FGM is internationally recognised as a violation of women and girls’ human rights and as an extreme form discrimination and violence, directed exclusively at girls and women because of their sex. The practice is a crime in all EU member states, under specific or more general legislation. However, any girl born into an FGM-practising community is potentially at risk of being subjected to the procedure (END FGM, 2015a).

International and European conventions

International human-rights law and national legislation in many EU countries recognises the practice of FGM as a form of gender-based violence and a violation of women and girls’ rights, including their sexual and reproductive rights.

Over the past decade several landmark international agreements have highlighted the need to tackle FGM as part of a broader effort to promote gender equality and sustainable development. These agreements include the International Conference on Population and Development (ICPD) Programme of Action, the Beijing Platform for Action and the 2012 UN General Assembly Resolution (A/RES/67/146). Some regional African and European instruments, such as the Protocol to the African Charter on Human and Peoples’ Rights on the Rights of Women in Africa (Maputo Protocol), specifically address FGM and are key to finding sustainable solutions to combat the practice (END FGM, 2015b).

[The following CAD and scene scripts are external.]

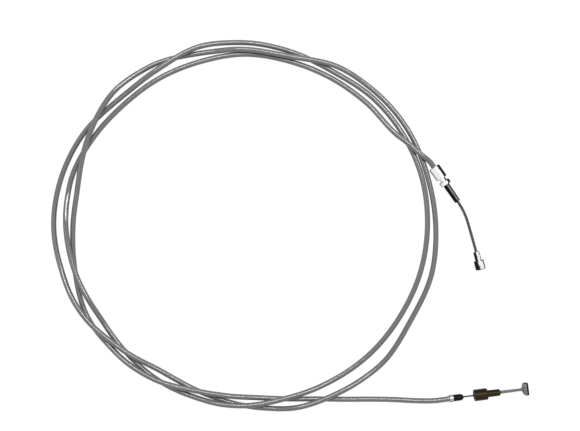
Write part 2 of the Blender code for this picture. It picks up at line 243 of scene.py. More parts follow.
def softbox(name, place, size, power):
    """A rectangular lamp that points at the middle of the scene."""
    light = bpy.data.lights.new(name, "AREA")
    light.shape = "RECTANGLE"
    light.size, light.size_y = size
    light.energy = power
    lamp = bpy.data.objects.new(name, light)
    lamp.location = place
    lamp.rotation_euler = (LIGHT_AIM - Vector(place)).to_track_quat("-Z", "Y").to_euler()
    bpy.context.scene.collection.objects.link(lamp)


world = bpy.data.worlds.new("studio")
world.use_nodes = True
tree = world.node_tree
sky = tree.nodes["Background"]
sky.inputs["Color"].default_value = (1.0, 1.0, 1.0, 1.0)
rays = add_node(tree, "ShaderNodeLightPath").outputs
seen = calculate(tree, "MAXIMUM", rays["Is Camera Ray"], rays["Is Glossy Ray"])
join(tree, between(tree, seen, WORLD_LEVEL, SEEN_LEVEL), sky.inputs["Strength"])
bpy.context.scene.world = world
softbox("key_softbox", KEY_PLACE, KEY_SIZE, KEY_POWER)
softbox("fill_softbox", FILL_PLACE, FILL_SIZE, FILL_POWER)

# %% [markdown]
# ## Shared surface effects
# Each effect is a node group that is built once: a fine grain, the marks that a lathe leaves,
# painted shade that darkens the flanks of a fitting turned away from its lit side, and edges that
# have rubbed bright. A group only puts out masks and heights. Each material decides what they do to it.

# %% Fine grain
FINE_PER_COARSE = 5.0
FINE_SHARE = 0.4

grain, inputs, outputs = new_group("fine_grain", {"Vector": (0.0, 0.0, 0.0), "Size": 1.0 * MM},
                                   ("Tone", "Height"))
scale = calculate(grain, "DIVIDE", 1.0, inputs["Size"])
coarse = add_node(grain, "ShaderNodeTexNoise")
coarse.inputs["Detail"].default_value = 3.0
join(grain, inputs["Vector"], coarse.inputs["Vector"])
join(grain, scale, coarse.inputs["Scale"])
fine = add_node(grain, "ShaderNodeTexNoise")
fine.inputs["Detail"].default_value = 2.0
join(grain, inputs["Vector"], fine.inputs["Vector"])
join(grain, calculate(grain, "MULTIPLY", scale, FINE_PER_COARSE), fine.inputs["Scale"])
tone = calculate(grain, "MULTIPLY_ADD", fine.outputs[0], FINE_SHARE,
                 calculate(grain, "MULTIPLY", coarse.outputs[0], 1 - FINE_SHARE))
join(grain, tone, outputs["Tone"])
join(grain, fine.outputs[0], outputs["Height"])

# %% Lathe marks
GROOVE_DEPTH = 0.2

lathe, inputs, outputs = new_group("lathe_marks", {"Vector": (0.0, 0.0, 0.0), "Pitch": 0.25 * MM},
                                   ("Tone", "Height"))
along = add_node(lathe, "ShaderNodeSeparateXYZ")
join(lathe, inputs["Vector"], along.inputs[0])
turns = calculate(lathe, "DIVIDE", along.outputs["X"], inputs["Pitch"])
uneven = add_node(lathe, "ShaderNodeTexNoise", noise_dimensions="1D")
uneven.inputs["Scale"].default_value = 1.0
uneven.inputs["Detail"].default_value = 2.0
join(lathe, turns, uneven.inputs["W"])
groove = calculate(lathe, "SINE", calculate(lathe, "MULTIPLY", turns, 2.0 * pi))
depth = calculate(lathe, "MULTIPLY_ADD", groove, GROOVE_DEPTH, uneven.outputs[0])
join(lathe, uneven.outputs[0], outputs["Tone"])
join(lathe, depth, outputs["Height"])

# %% Painted flank shade
RAGGEDNESS = 0.25

# Painted shade: the mask is 1 on normals turned away from the lit side, with a ragged edge.
shade_group, inputs, outputs = new_group("painted_flank_shade", {"Wiped Side": (0.0, 0.0, 1.0), "Edge": 0.5,
                                                "Softness": 0.2, "Patch Size": 3.0 * MM}, ("Mask",))
facing = add_node(shade_group, "ShaderNodeVectorMath", operation="DOT_PRODUCT")
join(shade_group, add_node(shade_group, "ShaderNodeNewGeometry").outputs["Normal"], facing.inputs[0])
join(shade_group, inputs["Wiped Side"], facing.inputs[1])
patches = add_node(shade_group, "ShaderNodeTexNoise")
patches.inputs["Detail"].default_value = 3.0
join(shade_group, object_place(shade_group), patches.inputs["Vector"])
join(shade_group, calculate(shade_group, "DIVIDE", 1.0, inputs["Patch Size"]), patches.inputs["Scale"])
patchy = calculate(shade_group, "SUBTRACT", patches.outputs[0], 0.5)
ragged = calculate(shade_group, "MULTIPLY_ADD", patchy, RAGGEDNESS, facing.outputs["Value"])
limit = add_node(shade_group, "ShaderNodeMapRange", interpolation_type="SMOOTHSTEP")
join(shade_group, ragged, limit.inputs["Value"])
join(shade_group, calculate(shade_group, "SUBTRACT", inputs["Edge"], inputs["Softness"]), limit.inputs["From Min"])
join(shade_group, calculate(shade_group, "ADD", inputs["Edge"], inputs["Softness"]), limit.inputs["From Max"])
limit.inputs["To Min"].default_value = 1.0
limit.inputs["To Max"].default_value = 0.0
join(shade_group, limit.outputs[0], outputs["Mask"])

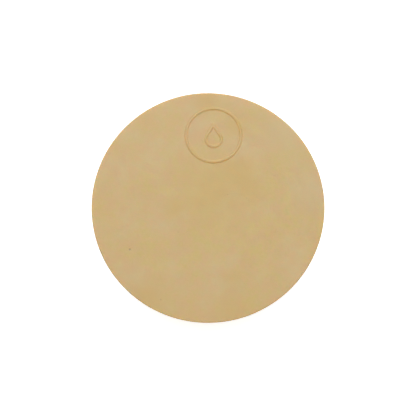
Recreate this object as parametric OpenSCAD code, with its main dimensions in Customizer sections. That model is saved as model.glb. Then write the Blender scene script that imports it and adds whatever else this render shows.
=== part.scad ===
// Shaving soap puck: a flat round cake of hard soap, pressed in one piece,
// with a small raised mark near the edge of its upper face.
// Millimetres. The origin is the centre of the underside, +Z points up through
// the marked face, and +Y points from the centre towards the mark.

/* [Puck] */
// Outside diameter
puck_d = 75; // [58:0.5:82]
// Thickness, from the underside to the marked face
puck_h = 22; // [14:0.5:30]
// Radius of the crisp edge round the marked face
top_edge_r = 0.5; // [0.3:0.1:4]
// Radius of the softer edge round the underside
bottom_edge_r = 1; // [0.3:0.1:4]

/* [Mark] */
// Outside diameter of the ring
ring_d = 19; // [16:0.5:22]
// Gap left between the ring and the puck's edge
ring_gap = 5; // [4:0.5:7]
// How far the mark sits to the right of the puck's centre
mark_shift = 1.8; // [0:0.1:3]
// How far the mark is turned on the face, in degrees
mark_turn = 1.4; // [-10:0.1:10]
// Width of the drop inside the ring
drop_w = 6.1; // [5.5:0.1:7]
// Height of the drop inside the ring
drop_h = 8.8; // [8:0.1:10]

/* [Raised lines] */
// Height of the lines above the face
relief = 0.25; // [0.2:0.05:0.8]
// Width of a line where it leaves the face
line_w = 1.1; // [0.9:0.1:1.6]
// Width of the flat along the top of a line
crest_w = 0.35; // [0.2:0.05:0.8]

/* [Hidden] */
$fn = 144;

puck_r = puck_d / 2;
// The lines go on this far below the face, so that they and the puck are one solid.
root = 1;
// From the puck's centre to the mark's, along Y
mark_y = puck_r - ring_gap - ring_d / 2;
// Radius of the middle of the ring's line
ring_mid_r = (ring_d - line_w) / 2;
// Radius of the middle of the line round the drop's belly
belly_mid_r = (drop_w - line_w) / 2;
// From the middle of the belly to the drop's tip
tip_reach = drop_h - drop_w / 2;
// Half of the angle at the tip, where both sides are tangents of the belly
tip_half = asin(drop_w / 2 / tip_reach);
// Length of a side, from where it leaves the belly to a little past the tip
side_l = tip_reach * cos(tip_half) + line_w;

// Half of the puck's section, from its axis outwards
module puck_section() {
    wall_h = puck_h - top_edge_r - bottom_edge_r;
    translate([0, bottom_edge_r]) square([puck_r, wall_h]);
    translate([0, bottom_edge_r]) square([puck_r - top_edge_r, wall_h + top_edge_r]);
    square([puck_r - bottom_edge_r, wall_h + bottom_edge_r]);
    translate([puck_r - top_edge_r, puck_h - top_edge_r]) circle(top_edge_r);
    translate([puck_r - bottom_edge_r, bottom_edge_r]) circle(bottom_edge_r);
}

// Section of a raised line: a flat crest between two sloping sides, on a root
module line_section() {
    polygon([
        [-line_w / 2, -root],
        [line_w / 2, -root],
        [line_w / 2, 0],
        [crest_w / 2, relief],
        [-crest_w / 2, relief],
        [-line_w / 2, 0]
    ]);
}

module ring() {
    rotate_extrude() translate([ring_mid_r, 0]) line_section();
}

// Right-hand side of the drop, cut off on the drop's middle plane to mitre with the left
module drop_side() {
    intersection() {
        rotate(tip_half) translate([belly_mid_r, side_l, 0]) rotate([90, 0, 0])
            linear_extrude(side_l) line_section();
        translate([0, 0, -2 * root]) cube([drop_w, 2 * drop_h, 4 * root]);
    }
}

// Outline of a drop whose belly is centred on the origin and whose tip points to +Y
module drop() {
    rotate(180 - tip_half) rotate_extrude(angle = 180 + 2 * tip_half)
        translate([belly_mid_r, 0]) line_section();
    drop_side();
    mirror([1, 0, 0]) drop_side();
}

// The mark, with the drop standing in the middle of the ring
module raised_mark() {
    ring();
    translate([0, (drop_w / 2 - tip_reach) / 2, 0]) drop();
}

// The puck and its mark are one piece of soap.
module soap_puck() {
    color([0.80, 0.69, 0.49]) union() {
        rotate_extrude() puck_section();
        translate([mark_shift, mark_y, puck_h]) rotate(mark_turn) raised_mark();
    }
}

soap_puck();
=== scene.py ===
"""Looks of a shaving soap puck: one pressed cake of soap on a pale floor, seen from above."""

import math

import bmesh
import bpy
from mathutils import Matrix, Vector, noise
from mathutils.geometry import delaunay_2d_cdt


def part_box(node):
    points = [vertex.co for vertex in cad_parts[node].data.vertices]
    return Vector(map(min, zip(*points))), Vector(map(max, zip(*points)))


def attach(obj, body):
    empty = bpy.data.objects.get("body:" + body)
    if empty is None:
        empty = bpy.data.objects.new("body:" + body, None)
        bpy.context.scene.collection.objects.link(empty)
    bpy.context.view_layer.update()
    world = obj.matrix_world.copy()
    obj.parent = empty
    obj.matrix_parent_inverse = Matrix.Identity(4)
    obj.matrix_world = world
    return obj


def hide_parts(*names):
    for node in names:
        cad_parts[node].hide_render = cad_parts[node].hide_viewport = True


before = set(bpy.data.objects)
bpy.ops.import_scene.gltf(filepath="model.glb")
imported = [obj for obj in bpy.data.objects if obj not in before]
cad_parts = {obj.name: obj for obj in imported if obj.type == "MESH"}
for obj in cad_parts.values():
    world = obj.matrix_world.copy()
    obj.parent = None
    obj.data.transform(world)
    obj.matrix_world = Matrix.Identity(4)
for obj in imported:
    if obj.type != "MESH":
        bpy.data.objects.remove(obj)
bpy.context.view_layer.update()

MM = 0.001
LOW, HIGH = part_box("soap_puck")

# Raised lines of the mark, as in the CAD model
RELIEF = 0.25 * MM
LINE_W = 1.1 * MM
CREST_W = 0.35 * MM

# The puck. The fine seam round its wall stays just inside the CAD model's radius, and the
# marked face lies so far below the CAD model's that its waves stay inside it too.
SEAM = 0.07 * MM
SEAM_HALF_W = 0.4 * MM
CLEARANCE = 0.02 * MM
WALL_R = HIGH.x - SEAM - CLEARANCE
FACE_Z = HIGH.z - RELIEF
FACE_DROP = 0.04 * MM
TOP_EDGE_R = 0.35 * MM
BOTTOM_EDGE_R = 1.0 * MM
FACE_R = WALL_R - TOP_EDGE_R
BASE_R = WALL_R - BOTTOM_EDGE_R
BASE_HOLLOW = 0.16 * MM
SEAM_Z = FACE_Z / 2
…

The Istanbul Convention is the first legally binding European instrument on preventing violence against women and domestic violence, protecting victims and punishing perpetrators. The Convention reflects current international law and knowledge of good and promising practices to eradicate violence against women. It aims to protect women against all forms of violence; to contribute to ending discrimination against women; to promote substantive gender equality; to design a comprehensive framework to protect and assist victims of violence against women and domestic violence; and to end perpetrators’ impunity for such acts.

The Istanbul Convention requires states to prevent, prosecute and eliminate physical, psychological and sexual violence, including rape, sexual assault and sexual harassment, stalking, forced marriage, forced abortion, forced sterilisation, FGM and killings, including crimes in the name of so-called ‘honour’. These are all manifestations of gender-based violence, which aims to control women’s behaviour, sexuality and autonomy, and which is common to all cultures. Grounded in a human rights-based perspective and promoting a comprehensive and integrated approach to tackling all forms of violence against women, the Istanbul Convention is a framework which, properly implemented, can support states parties in accelerating efforts towards ending the practice of FGM within one generation.

EU policy framework

Many countries in Europe have adopted national action plans or guidelines on FGM that include policy frameworks. Ideally, such policy frameworks should highlight the role of communities in prevention, protection and prosecution, as well as the provision of care.

The 2013 European Commission Communication, Towards the Elimination of Female Genital Mutilation, calls for an integrated approach to the ending of FGM. The Communication provides an effective policy framework for tackling FGM, calling for action in five areas:

  • Promote sustainable social change to prevent FGM
  • Support member states in effectively prosecuting FGM
  • Ensure the protection of at-risk women on EU territory
  • Promote the elimination of FGM globally
  • Implement, monitor and evaluate strategies to end FGM


  • END FGM, (2015a): Factsheet 2: FGM as a Gender & VAW issue.
  • END FGM, (2015b). Position Paper: Repositioning FGM as a gender and development issue.
  • European Commission (2016). Advisory Committee on Equal Opportunities Men and Women, Mandate for the 2016 Working Group on Female Genital Mutilation.
  • UNICEF (2016). Female Genital Mutilation/Cutting: A Global Concern. New York: UNICEF.
  • World Health Organisation (WHO). (2008). Eliminating Female Genital Mutilation: An interagency statement OHCHR, UNAIDS, UNDP, UNECA, UNESCO, UNFPA, UNHCR, UNICEF, UNIFEM, WHO. Geneva.